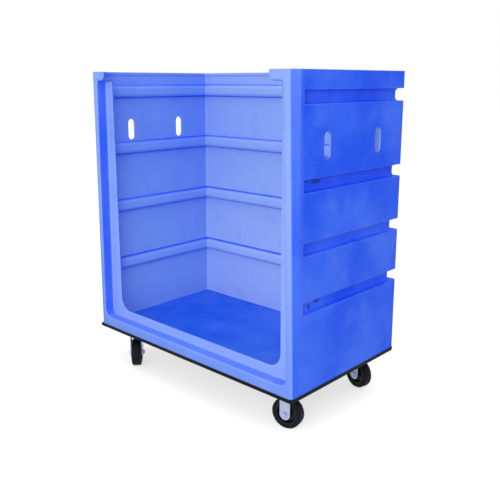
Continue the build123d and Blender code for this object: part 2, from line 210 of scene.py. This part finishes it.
def moulded_polyethylene():
    """Blue moulded plastic: deep outside, paler inside and palest where it faces front, with wear."""
    finish = material("blue_polyethylene")
    x, y, z = finish.axes(finish.place())
    across, along, up = finish.facing()
    cloud = finish.noise(2.6, 3.0).step(0.3, 0.7)
    drift = finish.noise(9.0, 3.0, distortion=0.6)
    low = z.step(1.45, 0.25)
    frame_zone = y.step(-0.335, -0.375)

    outside = finish.mix(cloud, (0.002, 0.078, 0.90), (0.012, 0.125, 0.96))
    outside = finish.mix(frame_zone * z.step(0.35, 1.0) * 0.5, outside, (0.060, 0.170, 0.92))
    floor = finish.mix(cloud, (0.008, 0.115, 0.81), (0.026, 0.175, 0.87))
    lining = finish.mix(low, (0.145, 0.285, 0.87), (0.290, 0.470, 0.92))
    lining = finish.mix(y.step(-0.24, -0.38) * 0.9, lining, (0.016, 0.110, 0.88))
    back = finish.mix(low, (0.265, 0.405, 0.85), (0.430, 0.590, 0.93))
    rim = finish.mix(z.step(0.25, 1.1), (0.140, 0.260, 0.84), (0.230, 0.350, 0.86))

    inside = (x * across).step(-0.30, -0.62)
    level = up.step(0.6, 0.9)
    front = along.step(-0.30, -0.92)
    colour = finish.mix(level * (z - FLOOR_TOP).step(0.02, 0.01), outside, floor)
    colour = finish.mix(inside, colour, lining)
    colour = finish.mix(level * frame_zone, colour, (0.110, 0.230, 0.88))
    colour = finish.mix(front, colour, back)
    colour = finish.mix(front * frame_zone, colour, rim)
    colour = finish.mix(cloud * 0.12, colour, (0.30, 0.44, 0.95))

    streaks = finish.noise(5.0, 3.0, (1, 1, 0.18)).step(0.56, 0.75) * (inside + front).step(0.0, 1.0)
    colour = finish.mix(streaks * 0.18, colour, (0.38, 0.50, 0.97))
    colour = finish.mix(drift.step(0.52, 0.85) * 0.14, colour, (0.004, 0.045, 0.70))
    colour = finish.mix(drift.step(0.48, 0.20) * 0.10, colour, (0.30, 0.42, 0.96))

    rubbed = finish.edges(0.008) * finish.noise(16.0, 2.0).step(0.25, 0.6)
    colour = finish.mix(rubbed * 0.5, colour, (0.30, 0.42, 0.96))

    ragged = finish.noise(60.0, 3.0) * 0.9 - 0.45
    scuff = 0.0
    for spot, size in SCUFFS:
        scuff = finish.near(spot, size, ragged) + scuff
    colour = finish.mix(scuff.step(0.0, 1.0) * 0.7, colour, (0.006, 0.020, 0.16))

    crease = abs(x - CREASE_X + finish.noise(7.0, 1.0) * 0.008).step(0.006, 0.0)
    crease = crease * abs(y - CREASE_MIDDLE_Y).step(CREASE_HALF_LENGTH, CREASE_HALF_LENGTH - 0.06)
    crease = crease * abs(z - FLOOR_TOP).step(0.004, 0.002)
    colour = finish.mix(crease * 0.5, colour, (0.14, 0.26, 0.93))

    lines = finish.scratches(12.0, (1, 1, 7), 0.1)
    colour = finish.mix(lines * 0.25, colour, (0.30, 0.42, 0.95))

    peel = finish.noise(420.0, 1.0)
    waves = finish.noise(5.5, 1.0)
    normal = finish.bump(peel, 0.0003, finish.rounded(0.006))
    normal = finish.bump(waves, 0.004, normal)
    normal = finish.bump(crease, 0.001, normal)
    roughness = 0.42 + 0.14 * drift + 0.12 * lines + 0.1 * rubbed
    return finish.surface(colour, roughness, normal=normal, Specular_IOR_Level=0.15)


def black_paint():
    """Black powder coat with a fine grain, chipped a little along its edges."""
    finish = material("black_steel")
    chips = finish.edges(0.0015) * finish.noise(60.0, 3.0).step(0.58, 0.68)
    colour = finish.mix(chips * 0.5, (0.002, 0.002, 0.0025), (0.05, 0.048, 0.046))
    normal = finish.bump(finish.noise(900.0, 1.0), 0.0002)
    roughness = 0.45 + 0.15 * finish.noise(12.0, 2.0)
    return finish.surface(colour, roughness, normal=normal, Specular_IOR_Level=0.1)


def zinc_plate():
    """Blue-white zinc plating with a faint grain, dulled and spotted by use."""
    finish = material("zinc_steel")
    dull = finish.noise(26.0, 4.0)
    spots = finish.noise(190.0, 2.0).step(0.64, 0.74)
    colour = finish.mix(dull, (0.30, 0.35, 0.52), (0.47, 0.54, 0.76))
    colour = finish.mix(spots * 0.6, colour, (0.20, 0.21, 0.24))
    grain = finish.noise(700.0, 1.0, (1, 1, 0.06))
    normal = finish.bump(grain, 0.00006, finish.rounded(0.0012))
    return finish.surface(colour, 0.34 + 0.2 * dull + 0.2 * spots, 0.9, normal)


def bearing_steel():
    """Ground steel under a film of grease."""
    finish = material("bearing_steel")
    film = finish.noise(80.0, 3.0).step(0.45, 0.6)
    colour = finish.mix(film, (0.55, 0.55, 0.56), (0.16, 0.13, 0.09))
    return finish.surface(colour, 0.18 + 0.2 * film, 1.0)


def black_core():
    """Moulded black wheel centre with a satin skin and dust in its web."""
    finish = material("black_core")
    dust = finish.noise(35.0, 4.0).step(0.45, 0.8)
    colour = finish.mix(dust * 0.5, (0.003, 0.0035, 0.006), (0.020, 0.023, 0.034))
    normal = finish.bump(finish.noise(500.0, 1.0), 0.0001, finish.rounded(0.001))
    return finish.surface(colour, 0.42 + 0.2 * dust, normal=normal, Specular_IOR_Level=0.25)


def black_rubber():
    """Black rubber tread, dusty and scuffed where it rolls."""
    finish = material("black_rubber")
    dust = finish.noise(50.0, 5.0).step(0.45, 0.75)
    colour = finish.mix(dust, (0.0025, 0.003, 0.006), (0.013, 0.016, 0.028))
    normal = finish.bump(finish.noise(260.0, 3.0), 0.0003, finish.rounded(0.002))
    return finish.surface(colour, 0.55 + 0.25 * dust, normal=normal, Specular_IOR_Level=0.12)


finishes = {
    "blue_polyethylene": moulded_polyethylene(),
    "black_steel": black_paint(),
    "zinc_steel": zinc_plate(),
    "bearing_steel": bearing_steel(),
    "black_core": black_core(),
    "black_rubber": black_rubber(),
}

for part in frame["record"]["subparts"]:
    node = frame["nodes"][part["node"]]
    node.data.materials.clear()
    node.data.materials.append(finishes[part["material_slot"]])


# Studio

def pale_floor():
    """A wide pale floor that reads white to the camera and keeps the cart's shadow."""
    finish = material("floor")
    shown = finish.mix(finish.seen(), (0, 0, 0), (0.62, 0.62, 0.62))
    finish.surface((0.62, 0.62, 0.62), 1.0, Emission_Color=shown, Emission_Strength=1.0, Specular_IOR_Level=0.0)
    bpy.ops.mesh.primitive_plane_add(size=60)
    floor = bpy.context.object
    floor.name = "floor"
    floor.data.materials.append(finish.owner)


def pale_sky(strength):
    """A white surround that lights the cart softly and is white behind it."""
    sky = Finish(bpy.data.worlds.new("studio"))
    bpy.context.scene.world = sky.owner
    level = sky.seen() * (1 - strength) + strength
    back = sky.node("ShaderNodeBackground", {}, {"Color": (1, 1, 1), "Strength": level})
    sky.node("ShaderNodeOutputWorld", {}, {"Surface": back})


def softbox(name, azimuth, elevation, distance, size, power):
    """A square lamp aimed at the middle of the cart."""
    data = bpy.data.lights.new(name, "AREA")
    data.shape = "SQUARE"
    data.size = size
    data.energy = power
    lamp = bpy.data.objects.new(name, data)
    bpy.context.scene.collection.objects.link(lamp)
    turn, tilt = math.radians(azimuth), math.radians(elevation)
    away = Vector((math.sin(turn) * math.cos(tilt), -math.cos(turn) * math.cos(tilt), math.sin(tilt)))
    lamp.location = Vector((0, 0, 0.8)) + away * distance
    lamp.rotation_euler = (-away).to_track_quat("-Z", "Y").to_euler()


pale_floor()
pale_sky(0.74)
softbox("front_lamp", azimuth=20, elevation=12, distance=4.5, size=3.0, power=80)
softbox("right_lamp", azimuth=70, elevation=30, distance=4.5, size=3.0, power=25)
softbox("top_lamp", azimuth=0, elevation=85, distance=4.0, size=3.0, power=30)

bpy.context.scene.view_settings.view_transform = "Standard"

====

• Problem to solve
Write out the listing's lines exactly, from its first line through the line that contains "(0.230, 0.350, 0.86))", and stop there.

• The result
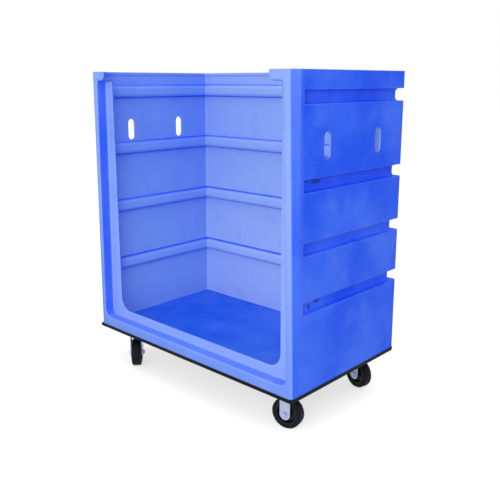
Continue the build123d and Blender code for this object: part 2, from line 210 of scene.py. This part finishes it.
def moulded_polyethylene():
    """Blue moulded plastic: deep outside, paler inside and palest where it faces front, with wear."""
    finish = material("blue_polyethylene")
    x, y, z = finish.axes(finish.place())
    across, along, up = finish.facing()
    cloud = finish.noise(2.6, 3.0).step(0.3, 0.7)
    drift = finish.noise(9.0, 3.0, distortion=0.6)
    low = z.step(1.45, 0.25)
    frame_zone = y.step(-0.335, -0.375)

    outside = finish.mix(cloud, (0.002, 0.078, 0.90), (0.012, 0.125, 0.96))
    outside = finish.mix(frame_zone * z.step(0.35, 1.0) * 0.5, outside, (0.060, 0.170, 0.92))
    floor = finish.mix(cloud, (0.008, 0.115, 0.81), (0.026, 0.175, 0.87))
    lining = finish.mix(low, (0.145, 0.285, 0.87), (0.290, 0.470, 0.92))
    lining = finish.mix(y.step(-0.24, -0.38) * 0.9, lining, (0.016, 0.110, 0.88))
    back = finish.mix(low, (0.265, 0.405, 0.85), (0.430, 0.590, 0.93))
    rim = finish.mix(z.step(0.25, 1.1), (0.140, 0.260, 0.84), (0.230, 0.350, 0.86))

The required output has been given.